Brief » For this exercise, write out exactly, and only, the lines running from the line that contains "for name, piece" through the line that contains "for body, members".
━━ Source material
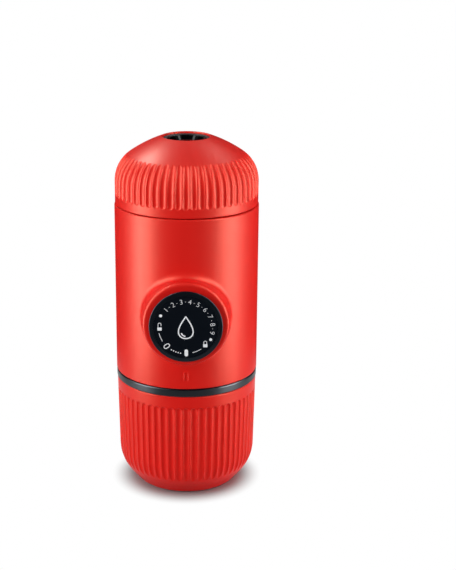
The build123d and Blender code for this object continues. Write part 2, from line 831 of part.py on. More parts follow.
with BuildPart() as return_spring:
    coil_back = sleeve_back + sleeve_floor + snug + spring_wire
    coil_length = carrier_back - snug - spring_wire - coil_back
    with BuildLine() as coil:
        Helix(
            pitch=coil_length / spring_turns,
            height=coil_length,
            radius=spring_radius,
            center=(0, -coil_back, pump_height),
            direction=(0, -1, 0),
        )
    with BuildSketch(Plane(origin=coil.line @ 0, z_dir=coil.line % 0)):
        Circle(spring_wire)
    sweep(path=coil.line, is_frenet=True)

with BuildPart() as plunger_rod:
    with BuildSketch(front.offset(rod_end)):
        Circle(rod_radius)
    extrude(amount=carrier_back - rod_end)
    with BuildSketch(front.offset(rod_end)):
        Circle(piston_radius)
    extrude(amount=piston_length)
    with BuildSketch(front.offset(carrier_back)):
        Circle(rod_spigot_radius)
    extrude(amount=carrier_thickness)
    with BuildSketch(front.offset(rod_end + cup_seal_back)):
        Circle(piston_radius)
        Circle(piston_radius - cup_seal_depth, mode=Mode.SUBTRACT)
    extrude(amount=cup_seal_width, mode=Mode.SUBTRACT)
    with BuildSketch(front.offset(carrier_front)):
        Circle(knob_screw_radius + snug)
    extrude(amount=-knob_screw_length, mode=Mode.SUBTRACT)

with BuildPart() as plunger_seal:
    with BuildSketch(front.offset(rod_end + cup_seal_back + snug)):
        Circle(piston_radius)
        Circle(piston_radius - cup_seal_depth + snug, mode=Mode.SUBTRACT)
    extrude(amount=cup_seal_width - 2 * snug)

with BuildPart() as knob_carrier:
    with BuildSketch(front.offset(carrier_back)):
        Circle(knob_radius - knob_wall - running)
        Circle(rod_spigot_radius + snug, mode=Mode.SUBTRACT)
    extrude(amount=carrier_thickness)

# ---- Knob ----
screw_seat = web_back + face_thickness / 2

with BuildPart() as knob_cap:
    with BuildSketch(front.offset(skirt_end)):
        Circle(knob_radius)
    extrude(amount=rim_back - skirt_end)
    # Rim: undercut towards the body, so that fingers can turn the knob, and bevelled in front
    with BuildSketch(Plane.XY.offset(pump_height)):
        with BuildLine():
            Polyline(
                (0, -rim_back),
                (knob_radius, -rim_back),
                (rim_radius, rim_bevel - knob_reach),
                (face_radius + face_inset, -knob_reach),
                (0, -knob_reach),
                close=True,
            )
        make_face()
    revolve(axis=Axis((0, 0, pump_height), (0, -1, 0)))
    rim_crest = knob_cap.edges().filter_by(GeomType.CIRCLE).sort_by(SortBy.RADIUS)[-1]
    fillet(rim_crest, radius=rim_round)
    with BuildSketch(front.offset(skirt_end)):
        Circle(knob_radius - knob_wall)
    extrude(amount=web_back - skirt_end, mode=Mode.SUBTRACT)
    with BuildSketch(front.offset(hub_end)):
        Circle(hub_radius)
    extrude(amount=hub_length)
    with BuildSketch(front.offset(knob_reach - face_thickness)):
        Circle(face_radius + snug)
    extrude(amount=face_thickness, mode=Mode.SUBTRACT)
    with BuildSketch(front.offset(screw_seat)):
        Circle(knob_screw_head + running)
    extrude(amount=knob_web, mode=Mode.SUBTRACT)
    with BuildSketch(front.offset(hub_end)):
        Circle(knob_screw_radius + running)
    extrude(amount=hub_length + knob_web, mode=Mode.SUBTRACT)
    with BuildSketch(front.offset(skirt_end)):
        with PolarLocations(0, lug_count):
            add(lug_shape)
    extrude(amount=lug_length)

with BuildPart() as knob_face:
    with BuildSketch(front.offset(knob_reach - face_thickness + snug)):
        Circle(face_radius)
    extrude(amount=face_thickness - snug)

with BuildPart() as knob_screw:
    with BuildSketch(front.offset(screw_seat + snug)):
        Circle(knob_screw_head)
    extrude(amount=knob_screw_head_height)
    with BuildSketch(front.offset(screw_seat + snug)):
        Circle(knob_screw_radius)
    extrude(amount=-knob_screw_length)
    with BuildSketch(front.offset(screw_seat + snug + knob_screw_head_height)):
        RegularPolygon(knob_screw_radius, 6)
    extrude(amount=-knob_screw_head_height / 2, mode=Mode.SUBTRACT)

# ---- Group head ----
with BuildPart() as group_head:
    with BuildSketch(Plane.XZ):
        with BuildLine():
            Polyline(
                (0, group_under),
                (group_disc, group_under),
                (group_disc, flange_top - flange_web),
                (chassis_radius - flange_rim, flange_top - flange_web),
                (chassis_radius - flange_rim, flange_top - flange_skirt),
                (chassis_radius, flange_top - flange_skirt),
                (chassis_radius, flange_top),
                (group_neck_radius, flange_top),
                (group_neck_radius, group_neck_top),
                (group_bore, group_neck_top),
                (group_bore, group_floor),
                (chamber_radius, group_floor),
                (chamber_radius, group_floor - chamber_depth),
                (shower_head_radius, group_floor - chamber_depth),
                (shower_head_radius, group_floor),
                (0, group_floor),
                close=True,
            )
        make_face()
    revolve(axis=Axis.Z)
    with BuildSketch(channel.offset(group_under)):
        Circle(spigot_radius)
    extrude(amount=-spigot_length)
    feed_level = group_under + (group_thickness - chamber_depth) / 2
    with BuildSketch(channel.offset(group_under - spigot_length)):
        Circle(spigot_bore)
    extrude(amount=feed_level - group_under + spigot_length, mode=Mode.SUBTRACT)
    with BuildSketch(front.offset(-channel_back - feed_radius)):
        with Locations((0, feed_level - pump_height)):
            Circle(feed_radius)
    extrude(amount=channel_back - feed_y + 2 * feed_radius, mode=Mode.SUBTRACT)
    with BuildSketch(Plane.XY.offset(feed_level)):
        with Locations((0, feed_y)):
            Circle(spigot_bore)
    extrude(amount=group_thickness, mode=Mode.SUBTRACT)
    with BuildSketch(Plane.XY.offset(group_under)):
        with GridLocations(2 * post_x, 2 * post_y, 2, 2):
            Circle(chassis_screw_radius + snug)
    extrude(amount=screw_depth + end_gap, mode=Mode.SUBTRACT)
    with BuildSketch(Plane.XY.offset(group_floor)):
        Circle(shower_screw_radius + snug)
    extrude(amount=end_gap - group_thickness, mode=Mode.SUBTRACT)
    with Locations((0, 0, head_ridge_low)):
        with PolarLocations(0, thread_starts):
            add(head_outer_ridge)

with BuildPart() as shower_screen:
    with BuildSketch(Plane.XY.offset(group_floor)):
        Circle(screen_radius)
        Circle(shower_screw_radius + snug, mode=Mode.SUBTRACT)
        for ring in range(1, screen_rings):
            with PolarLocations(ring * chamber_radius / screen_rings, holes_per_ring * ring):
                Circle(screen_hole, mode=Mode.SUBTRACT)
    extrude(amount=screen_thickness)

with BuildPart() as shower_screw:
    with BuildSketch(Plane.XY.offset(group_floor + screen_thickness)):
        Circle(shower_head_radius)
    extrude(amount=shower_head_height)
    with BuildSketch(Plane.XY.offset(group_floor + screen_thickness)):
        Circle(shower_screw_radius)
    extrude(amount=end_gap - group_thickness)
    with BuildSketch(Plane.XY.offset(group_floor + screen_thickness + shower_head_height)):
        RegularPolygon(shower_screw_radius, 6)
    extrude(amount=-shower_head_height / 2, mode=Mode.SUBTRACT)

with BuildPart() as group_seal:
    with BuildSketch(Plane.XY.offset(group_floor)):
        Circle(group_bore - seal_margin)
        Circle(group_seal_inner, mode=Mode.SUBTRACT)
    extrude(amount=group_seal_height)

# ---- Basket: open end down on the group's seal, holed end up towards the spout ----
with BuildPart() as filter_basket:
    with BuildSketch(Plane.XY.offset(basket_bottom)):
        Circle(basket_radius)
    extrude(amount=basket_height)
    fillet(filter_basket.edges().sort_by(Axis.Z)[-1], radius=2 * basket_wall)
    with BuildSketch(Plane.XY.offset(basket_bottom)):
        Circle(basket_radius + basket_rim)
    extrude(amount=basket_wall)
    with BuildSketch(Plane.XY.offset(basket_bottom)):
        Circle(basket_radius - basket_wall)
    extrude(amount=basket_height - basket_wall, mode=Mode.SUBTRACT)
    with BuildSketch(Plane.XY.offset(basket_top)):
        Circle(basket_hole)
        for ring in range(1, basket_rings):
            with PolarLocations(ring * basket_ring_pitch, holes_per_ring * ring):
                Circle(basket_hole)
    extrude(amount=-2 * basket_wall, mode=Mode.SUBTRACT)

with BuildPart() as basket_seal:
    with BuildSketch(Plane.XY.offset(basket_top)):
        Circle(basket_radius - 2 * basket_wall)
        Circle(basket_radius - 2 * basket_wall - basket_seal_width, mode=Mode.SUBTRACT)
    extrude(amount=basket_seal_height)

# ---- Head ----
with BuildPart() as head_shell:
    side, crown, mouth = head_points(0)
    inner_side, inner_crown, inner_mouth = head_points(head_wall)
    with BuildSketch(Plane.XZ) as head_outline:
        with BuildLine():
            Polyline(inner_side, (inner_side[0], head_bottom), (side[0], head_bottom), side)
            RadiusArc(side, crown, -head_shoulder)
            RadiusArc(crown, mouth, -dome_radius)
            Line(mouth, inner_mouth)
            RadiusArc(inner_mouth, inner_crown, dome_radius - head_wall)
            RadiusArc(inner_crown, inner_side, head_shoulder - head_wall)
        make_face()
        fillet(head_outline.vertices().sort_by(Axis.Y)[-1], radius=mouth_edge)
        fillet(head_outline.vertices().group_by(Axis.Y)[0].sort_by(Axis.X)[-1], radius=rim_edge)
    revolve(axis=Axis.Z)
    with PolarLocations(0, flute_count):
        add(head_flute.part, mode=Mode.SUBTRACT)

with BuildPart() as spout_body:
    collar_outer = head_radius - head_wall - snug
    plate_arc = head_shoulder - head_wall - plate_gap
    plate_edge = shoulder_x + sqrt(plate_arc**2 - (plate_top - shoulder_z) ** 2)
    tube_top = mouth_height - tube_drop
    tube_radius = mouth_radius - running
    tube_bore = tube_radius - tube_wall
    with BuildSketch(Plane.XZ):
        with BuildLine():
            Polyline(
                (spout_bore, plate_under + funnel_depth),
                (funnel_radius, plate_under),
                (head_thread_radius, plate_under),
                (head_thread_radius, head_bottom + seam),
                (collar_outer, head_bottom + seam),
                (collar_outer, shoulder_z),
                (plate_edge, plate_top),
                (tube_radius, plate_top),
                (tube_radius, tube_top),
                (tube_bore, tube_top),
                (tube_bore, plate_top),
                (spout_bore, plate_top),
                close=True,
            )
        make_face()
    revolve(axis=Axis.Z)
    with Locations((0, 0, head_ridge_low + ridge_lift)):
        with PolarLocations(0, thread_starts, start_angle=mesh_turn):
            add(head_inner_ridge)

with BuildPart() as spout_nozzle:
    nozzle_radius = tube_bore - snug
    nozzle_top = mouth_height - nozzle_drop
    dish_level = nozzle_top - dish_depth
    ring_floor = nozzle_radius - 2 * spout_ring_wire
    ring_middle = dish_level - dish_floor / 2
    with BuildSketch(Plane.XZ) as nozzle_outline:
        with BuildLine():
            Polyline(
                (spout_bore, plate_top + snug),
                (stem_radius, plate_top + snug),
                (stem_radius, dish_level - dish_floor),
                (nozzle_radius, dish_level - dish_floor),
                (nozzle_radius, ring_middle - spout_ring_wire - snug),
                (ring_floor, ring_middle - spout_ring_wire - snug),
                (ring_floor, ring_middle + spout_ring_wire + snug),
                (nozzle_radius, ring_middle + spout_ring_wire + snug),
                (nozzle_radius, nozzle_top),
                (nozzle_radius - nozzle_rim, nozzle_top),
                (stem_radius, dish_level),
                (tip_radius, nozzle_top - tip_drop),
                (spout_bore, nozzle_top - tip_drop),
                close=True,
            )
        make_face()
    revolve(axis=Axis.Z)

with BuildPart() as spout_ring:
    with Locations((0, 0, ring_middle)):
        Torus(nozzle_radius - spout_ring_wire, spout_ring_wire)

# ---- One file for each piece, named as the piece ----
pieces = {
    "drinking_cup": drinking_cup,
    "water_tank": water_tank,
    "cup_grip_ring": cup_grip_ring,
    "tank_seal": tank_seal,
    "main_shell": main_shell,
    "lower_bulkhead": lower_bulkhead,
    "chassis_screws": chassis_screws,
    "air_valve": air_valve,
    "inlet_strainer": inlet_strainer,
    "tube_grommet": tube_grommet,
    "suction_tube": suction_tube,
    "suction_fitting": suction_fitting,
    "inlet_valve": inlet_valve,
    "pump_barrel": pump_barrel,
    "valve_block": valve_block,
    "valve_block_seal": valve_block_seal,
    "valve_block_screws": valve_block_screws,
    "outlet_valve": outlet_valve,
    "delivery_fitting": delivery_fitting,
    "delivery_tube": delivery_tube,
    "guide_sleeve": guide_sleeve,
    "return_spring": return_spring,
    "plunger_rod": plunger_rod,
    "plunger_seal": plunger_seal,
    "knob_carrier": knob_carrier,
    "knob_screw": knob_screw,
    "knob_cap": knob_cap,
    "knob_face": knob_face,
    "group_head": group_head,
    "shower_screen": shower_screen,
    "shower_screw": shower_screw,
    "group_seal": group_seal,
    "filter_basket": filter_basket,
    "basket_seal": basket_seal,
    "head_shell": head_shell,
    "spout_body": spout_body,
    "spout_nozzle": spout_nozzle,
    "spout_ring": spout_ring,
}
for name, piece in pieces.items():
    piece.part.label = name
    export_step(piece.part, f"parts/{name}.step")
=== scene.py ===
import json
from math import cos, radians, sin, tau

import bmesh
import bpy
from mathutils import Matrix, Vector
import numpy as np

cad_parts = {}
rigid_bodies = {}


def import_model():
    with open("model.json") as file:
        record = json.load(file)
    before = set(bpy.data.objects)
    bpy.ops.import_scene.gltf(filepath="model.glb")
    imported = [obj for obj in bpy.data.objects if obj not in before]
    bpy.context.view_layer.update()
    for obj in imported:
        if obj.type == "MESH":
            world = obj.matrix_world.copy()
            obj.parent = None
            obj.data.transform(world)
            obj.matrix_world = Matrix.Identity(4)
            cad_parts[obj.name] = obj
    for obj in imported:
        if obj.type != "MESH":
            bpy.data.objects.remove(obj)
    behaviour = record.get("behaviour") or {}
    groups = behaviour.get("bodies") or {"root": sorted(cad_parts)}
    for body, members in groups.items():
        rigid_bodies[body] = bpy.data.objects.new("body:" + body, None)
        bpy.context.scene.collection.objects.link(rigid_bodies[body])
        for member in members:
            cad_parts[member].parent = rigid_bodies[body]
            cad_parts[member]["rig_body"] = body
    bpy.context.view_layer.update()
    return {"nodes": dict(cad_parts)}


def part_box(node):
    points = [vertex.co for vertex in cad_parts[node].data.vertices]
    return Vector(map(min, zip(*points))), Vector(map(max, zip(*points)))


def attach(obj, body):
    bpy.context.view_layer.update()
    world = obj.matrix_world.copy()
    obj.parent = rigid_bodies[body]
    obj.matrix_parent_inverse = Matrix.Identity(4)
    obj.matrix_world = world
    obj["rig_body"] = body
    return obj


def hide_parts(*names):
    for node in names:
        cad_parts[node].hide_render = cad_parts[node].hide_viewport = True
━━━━
Exercise answer »
for name, piece in pieces.items():
    piece.part.label = name
    export_step(piece.part, f"parts/{name}.step")
=== scene.py ===
import json
from math import cos, radians, sin, tau

import bmesh
import bpy
from mathutils import Matrix, Vector
import numpy as np

cad_parts = {}
rigid_bodies = {}


def import_model():
    with open("model.json") as file:
        record = json.load(file)
    before = set(bpy.data.objects)
    bpy.ops.import_scene.gltf(filepath="model.glb")
    imported = [obj for obj in bpy.data.objects if obj not in before]
    bpy.context.view_layer.update()
    for obj in imported:
        if obj.type == "MESH":
            world = obj.matrix_world.copy()
            obj.parent = None
            obj.data.transform(world)
            obj.matrix_world = Matrix.Identity(4)
            cad_parts[obj.name] = obj
    for obj in imported:
        if obj.type != "MESH":
            bpy.data.objects.remove(obj)
    behaviour = record.get("behaviour") or {}
    groups = behaviour.get("bodies") or {"root": sorted(cad_parts)}
    for body, members in groups.items():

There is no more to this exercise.